TASK GOAL >>
Extract, word for word, every line from the one containing "in imported if" through the one containing "return (low + high) / 2", with both end lines kept.

DATA SEGMENT >>
§ §

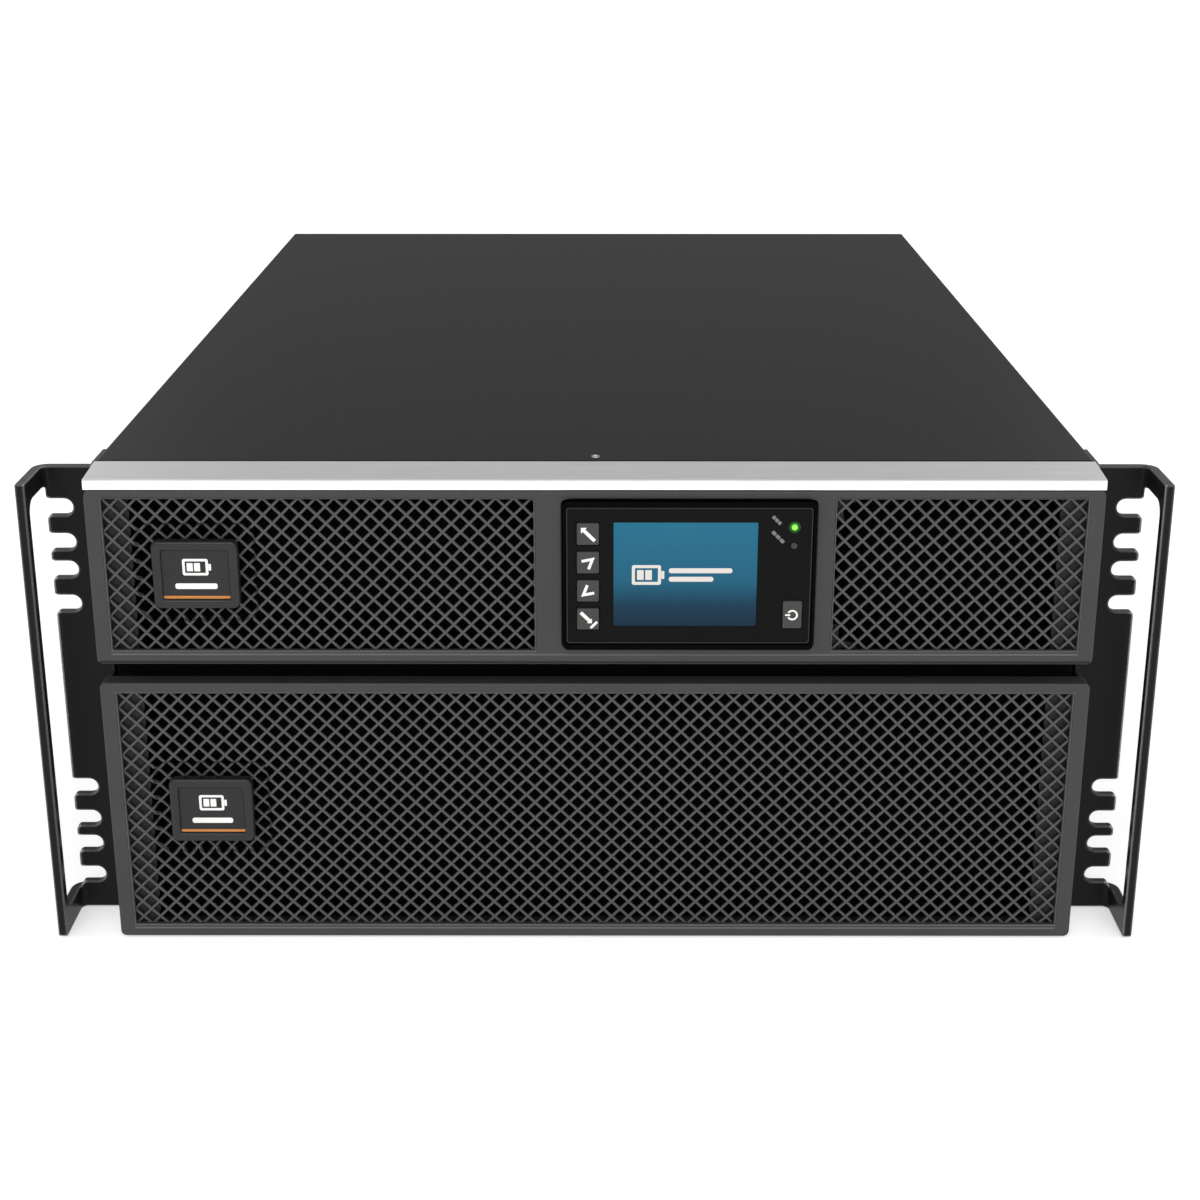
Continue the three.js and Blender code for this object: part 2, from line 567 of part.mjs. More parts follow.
// Hub with twisted blades, turning about y through the hub's middle.
function fanRotor(x) {
  const middle = (FAN.rotor[0] + FAN.rotor[1]) / 2;
  const sweep = rodY(FAN.tip, x, FAN.z, FAN.rotor, 16);
  const root = FAN.hub - 1.4;
  const blades = Array.from({ length: FAN.blades }, (_, i) => {
    const length = FAN.tip - FAN.hub + 1;
    const blade = new THREE.BoxGeometry(length, FAN.blade, FAN.chord);
    blade.rotateX(THREE.MathUtils.degToRad(FAN.pitch));
    blade.translate(root + length / 2, 0, 0);
    blade.rotateY((i / FAN.blades) * 2 * Math.PI);
    return solid(blade.translate(x, middle, FAN.z)).intersect(sweep);
  });
  return join(rodY(FAN.hub, x, FAN.z, FAN.rotor, 16), ...blades);
}

// Flat stamped finger guard: rings on a cross.
function fanGuard(x) {
  const ys = [PANEL.back + GAP, PANEL.back + GAP + GUARD.thick];
  const ring = (r) => cut(
    rodY(r, x, FAN.z, ys, 16), rodY(r - GUARD.band, x, FAN.z, THROUGH_REAR, 16),
  );
  const armX = box(about(x, GUARD.reachX), ys, about(FAN.z, GUARD.arm));
  const armZ = box(about(x, GUARD.arm), ys, about(FAN.z, GUARD.reachZ));
  return join(armX, armZ, ...GUARD.rings.map(ring), rodY(GUARD.centre, x, FAN.z, ys, 12));
}

function commCard() {
  const plate = box(COMM.plateX, [PANEL.back + GAP, PANEL.back + GAP + COMM.plate], COMM.plateZ);
  const card = box(grown(COMM.slotX, -1), [PANEL.back - COMM.depth, PANEL.back + 1], COMM.cardZ);
  const middle = (COMM.plateX[0] + COMM.plateX[1]) / 2;
  const grip = box(about(middle, COMM.gripWidth), [PANEL.back + 1, REAR_MOST], COMM.gripZ);
  return join(plate, card, grip);
}

// Block with a nine-pin port, a network port and a USB port side by side.
function portPanel() {
  const body = box(PORTS.x, [PANEL.front - PORTS.depth, PANEL.back + PORTS.proud], PORTS.z);
  const hole = ([x, width, height]) => box(
    about(x, width), [PORTS.holeFrom, REAR_MOST], about(PORTS.midZ, height),
  );
  return cut(body, ...PORT_SIZES.map(hole));
}

function distributionBox() {
  const pocket = ({ x, z, from }) => box(grown(x, GAP), [from, REAR_MOST], grown(z, GAP));
  return cut(box(MAINS.x, MAINS.y, MAINS.z), pocket(OUTLETS), pocket(TERMINALS));
}

// Four appliance outlets: each a recess with the contact island standing in it.
function outletBlock() {
  const body = box(OUTLETS.x, [OUTLETS.from + GAP, OUTLETS.face], OUTLETS.z);
  const [midX, midZ] = [OUTLETS.x, OUTLETS.z].map(([low, high]) => (low + high) / 2);
  const { apartX, apartZ, recess, island } = OUTLETS;
  const places = [-apartX, apartX].flatMap((dx) => [-apartZ, apartZ].map((dz) => [midX + dx, midZ + dz]));
  const floor = OUTLETS.face - OUTLETS.deep;
  const moat = ([x, z]) => cut(
    box(about(x, recess[0]), [floor, REAR_MOST], about(z, recess[1])),
    box(about(x, island[0]), [floor - 1, OUTLETS.islandFace], about(z, island[1])),
  );
  return cut(body, ...places.map(moat));
}

// Screwed cover with the bushing that the mains cable would come out of.
function terminalCover() {
  const x = (TERMINALS.x[0] + TERMINALS.x[1]) / 2;
  const plate = box(TERMINALS.x, TERMINALS.plate, TERMINALS.z);
  const bushing = rodY(BUSHING.outer, x, BUSHING.z, [BUSHING.from, REAR_MOST], 20);
  return cut(join(plate, bushing), rodY(BUSHING.bore, x, BUSHING.z, [BUSHING.from - 1, REAR_MOST + 1], 20));
}

// Rocking lever of a circuit breaker, on its barrel.
function breakerToggle(x) {
  const barrel = rodX(TOGGLE.barrel, TOGGLE.y, TOGGLE.z, about(x, TOGGLE.width), 16);
  const lever = new THREE.BoxGeometry(TOGGLE.width, TOGGLE.tip, TOGGLE.thick);
  lever.translate(0, TOGGLE.tip / 2, 0);
  lever.rotateX(THREE.MathUtils.degToRad(TOGGLE.tilt));
  return join(barrel, solid(lever.translate(x, TOGGLE.y, TOGGLE.z)));
}

// ---- nodes ----
add('chassis_tray', 'zincSteel', chassisTray());
add('top_cover', 'coverSteel', topCover());
add('mid_deck', 'zincSteel', deck());
add('bay_divider', 'zincSteel', divider());
add('front_plate', 'blackSteel', frontPlate());
add('rear_panel_upper', 'blackSteel', rearPanelUpper());
add('rear_panel_lower', 'blackSteel', rearPanelLower());

const rightEar = geometryOf(earRight());
add('ear_right', 'blackSteel', rightEar);
add('ear_left', 'blackSteel', mirrored(rightEar));

add('upper_bezel_frame', 'bezelGrey', upperBezelFrame());
const leftMesh = [-BEZEL.meshEdge - GRILLE.lapX, POST.left + GRILLE.lapX];
const rightMesh = [POST.right - GRILLE.lapX, BEZEL.meshEdge + GRILLE.lapX];
add('upper_grille_left', 'bezelGrey', dishedGrille(leftMesh, UPPER, BADGE_Z.upper));
add('upper_grille_right', 'bezelGrey', plainGrille(rightMesh, UPPER));
add('trim_strip', 'aluminium', trimStrip());
add('upper_badge', 'blackPlastic', badge(BADGE_Z.upper));
add('lower_bezel_frame', 'bezelGrey', lowerBezelFrame());
add('lower_grille', 'bezelGrey', dishedGrille([leftMesh[0], rightMesh[1]], LOWER, BADGE_Z.lower));
add('lower_badge', 'blackPlastic', badge(BADGE_Z.lower));

add('display_housing', 'glossBlack', displayHousing());
add('display_fascia', 'glossBlack', displayFascia());
add('display_screen', 'screenBlue', displayScreen());
add('display_board', 'board', box(DISPLAY_BOARD.x, DISPLAY_BOARD.y, DISPLAY_BOARD.z));
add('run_light', 'green', indicator(LIGHT.runZ));
add('alarm_light', 'greyLens', indicator(LIGHT.alarmZ));
for (const key of keys()) add(key.name, 'keyGrey', keyBody(key));

add('battery_door', 'blackSteel', batteryDoor());
const packPieces = [
  ['battery_tray', 'zincSteel', packTray()],
  ['battery_block', 'batteryGrey', packBlock()],
  ['pack_handle', 'blackPlastic', packHandle()],
  ['battery_plug', 'blackPlastic', packPlug()],
  ['battery_socket', 'blackPlastic', packSocket()],
];
for (const [name, finish, piece] of packPieces) {
  const geometry = geometryOf(piece);
  add(`${name}_right`, finish, geometry);
  add(`${name}_left`, finish, mirrored(geometry));
}

add('power_board', 'board', boardOnPosts(POWER_BOARD));
add('control_board', 'board', boardOnPosts(CONTROL_BOARD));
for (const [i, end] of ['front', 'rear'].entries()) {
  add(`capacitor_${end}`, 'blackPlastic', capacitor(CAPACITOR.ys[i]));
  add(`choke_${end}`, 'copper', choke(CHOKE.ys[i]));
}
for (const [i, side] of ['left', 'right'].entries()) {
  add(`heatsink_${side}`, 'aluminium', heatsink(HEATSINK.xs[i]));
  add(`fan_frame_${side}`, 'blackPlastic', fanFrame(FAN.xs[i]));
  add(`fan_rotor_${side}`, 'blackPlastic', fanRotor(FAN.xs[i]));
  add(`fan_guard_${side}`, 'zincSteel', fanGuard(FAN.xs[i]));
}
add('comm_card', 'blackSteel', commCard());
add('port_panel', 'blackPlastic', portPanel());
add('distribution_box', 'blackSteel', distributionBox());
add('outlet_block', 'blackPlastic', outletBlock());
add('terminal_cover', 'blackSteel', terminalCover());
add('input_breaker_toggle', 'blackPlastic', breakerToggle(TOGGLE.inputX));
add('output_breaker_toggle', 'blackPlastic', breakerToggle(TOGGLE.outputX));

export default assembly;
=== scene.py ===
"""Rack-mounted UPS: the visual model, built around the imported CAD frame.

Pieces are drawn in millimetres, with x to the right, z up from the base, and y counted back from
the front faces of the bezels, and become metres in the row frame when a piece is finished.
"""
import math

import bmesh
import bpy
from mathutils import Matrix, Vector


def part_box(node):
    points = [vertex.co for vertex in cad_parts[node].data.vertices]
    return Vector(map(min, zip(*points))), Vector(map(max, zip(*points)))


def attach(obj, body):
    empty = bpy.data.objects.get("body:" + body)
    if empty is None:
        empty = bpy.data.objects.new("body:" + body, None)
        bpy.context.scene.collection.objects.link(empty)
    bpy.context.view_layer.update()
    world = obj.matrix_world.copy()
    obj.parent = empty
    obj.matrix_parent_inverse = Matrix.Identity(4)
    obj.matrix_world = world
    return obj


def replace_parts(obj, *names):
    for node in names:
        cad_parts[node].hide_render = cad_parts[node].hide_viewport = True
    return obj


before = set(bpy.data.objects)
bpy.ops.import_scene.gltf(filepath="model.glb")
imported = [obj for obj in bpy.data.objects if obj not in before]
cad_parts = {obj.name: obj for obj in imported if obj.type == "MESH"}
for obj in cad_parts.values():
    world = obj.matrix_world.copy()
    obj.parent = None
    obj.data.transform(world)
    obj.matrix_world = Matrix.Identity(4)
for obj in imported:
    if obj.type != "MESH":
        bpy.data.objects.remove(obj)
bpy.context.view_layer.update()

# ---- driving dimensions, taken from the frame ----
MM = 0.001
FRONT_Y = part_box("upper_bezel_frame")[0].y
TO_ROW_FRAME = Matrix.Translation((0, FRONT_Y, 0)) @ Matrix.Scale(MM, 4)


def box_mm(node):
    """(low, high) corners of a CAD node in drawn millimetres."""
    return tuple((corner - Vector((0, FRONT_Y, 0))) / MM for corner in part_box(node))


def middle(node):
    low, high = box_mm(node)
    return (low + high) / 2


COVER_HIGH = box_mm("top_cover")[1]
PANEL_Y = box_mm("rear_panel_upper")[1].y  # outer face of the rear panels
MESH_PITCH = 7.58  # width and height of one diamond of the mesh
MESH_Z = {"upper": 172.6, "lower": 61.9}  # heights of a row of crossings; one stands at x = 0
BAR_HALF = 0.62  # half width of a mesh bar
BAR_DEPTH = 1.1
BACKING_Y = (4.45, 6.0)  # front and back of the plates behind the meshes
EAR_FLANGE_X = 218.0  # outer faces of the flanges that hold the ears
TERMINAL_PLATE_Y = 626.0  # outer face of the terminal cover's plate
BUSHING_Z = 48.0
BREAKER_Z = 80.0
CARD_PLATE_Y = PANEL_Y + 1.8  # outer face of the communication card's plate
GRILLES = {"upper": ("upper_grille_left", "upper_grille_right"), "lower": ("lower_grille",)}
GRILLE_LAP = Vector((2.5, 0, 1.2))  # how far a grille reaches behind the edges of its opening
DISH = {"width": 26.0, "height": 22.6, "corner": 7.0, "depth": 2.4, "wall": 1.8}  # half sizes


# ---- meshes ----
def finish_piece(name, bm, material, body, crease=35):
    """Turns a drawn bmesh into a piece in the row frame that rides on a body."""
    bm.transform(TO_ROW_FRAME)
    bmesh.ops.recalc_face_normals(bm, faces=bm.faces)
    mesh = bpy.data.meshes.new(name)
    bm.to_mesh(mesh)
    bm.free()
    mesh.materials.append(material)
    mesh.shade_smooth()
    mesh.set_sharp_from_angle(angle=math.radians(crease))
    made = bpy.data.objects.new(name, mesh)
    bpy.context.scene.collection.objects.link(made)
    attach(made, body)
    return made


def rounded_edges(bm, faces, width, segments=2, angle=30):
    edges = {
        edge for face in faces for edge in face.edges
        if edge.is_manifold and edge.calc_face_angle(0) > math.radians(angle)
    }
    if width > 0 and edges:
        bmesh.ops.bevel(
            bm, geom=list(edges), offset=width, segments=segments, profile=0.5,
            affect="EDGES", clamp_overlap=True,
        )


def merge(bm, part):
    """Adds a finished part to a piece."""
    mesh = bpy.data.meshes.new("part")
    part.to_mesh(mesh)
    part.free()
    bm.from_mesh(mesh)
    bpy.data.meshes.remove(mesh)


def add_box(bm, xs, ys, zs, bevel=0.0, segments=2):
    part = bmesh.new()
    size = [high - low for low, high in (xs, ys, zs)]
    centre = [(high + low) / 2 for low, high in (xs, ys, zs)]
    bmesh.ops.create_cube(part, size=1, matrix=Matrix.Translation(centre) @ Matrix.Diagonal((*size, 1)))
    rounded_edges(part, part.faces, bevel, segments)
    merge(bm, part)


AXES = {
    "x": Vector((1, 0, 0)), "-x": Vector((-1, 0, 0)), "y": Vector((0, 1, 0)), "-y": Vector((0, -1, 0)),
    "z": Vector((0, 0, 1)),
}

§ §

PROBLEM SOLUTION >>
cad_parts = {obj.name: obj for obj in imported if obj.type == "MESH"}
for obj in cad_parts.values():
    world = obj.matrix_world.copy()
    obj.parent = None
    obj.data.transform(world)
    obj.matrix_world = Matrix.Identity(4)
for obj in imported:
    if obj.type != "MESH":
        bpy.data.objects.remove(obj)
bpy.context.view_layer.update()

# ---- driving dimensions, taken from the frame ----
MM = 0.001
FRONT_Y = part_box("upper_bezel_frame")[0].y
TO_ROW_FRAME = Matrix.Translation((0, FRONT_Y, 0)) @ Matrix.Scale(MM, 4)


def box_mm(node):
    """(low, high) corners of a CAD node in drawn millimetres."""
    return tuple((corner - Vector((0, FRONT_Y, 0))) / MM for corner in part_box(node))


def middle(node):
    low, high = box_mm(node)
    return (low + high) / 2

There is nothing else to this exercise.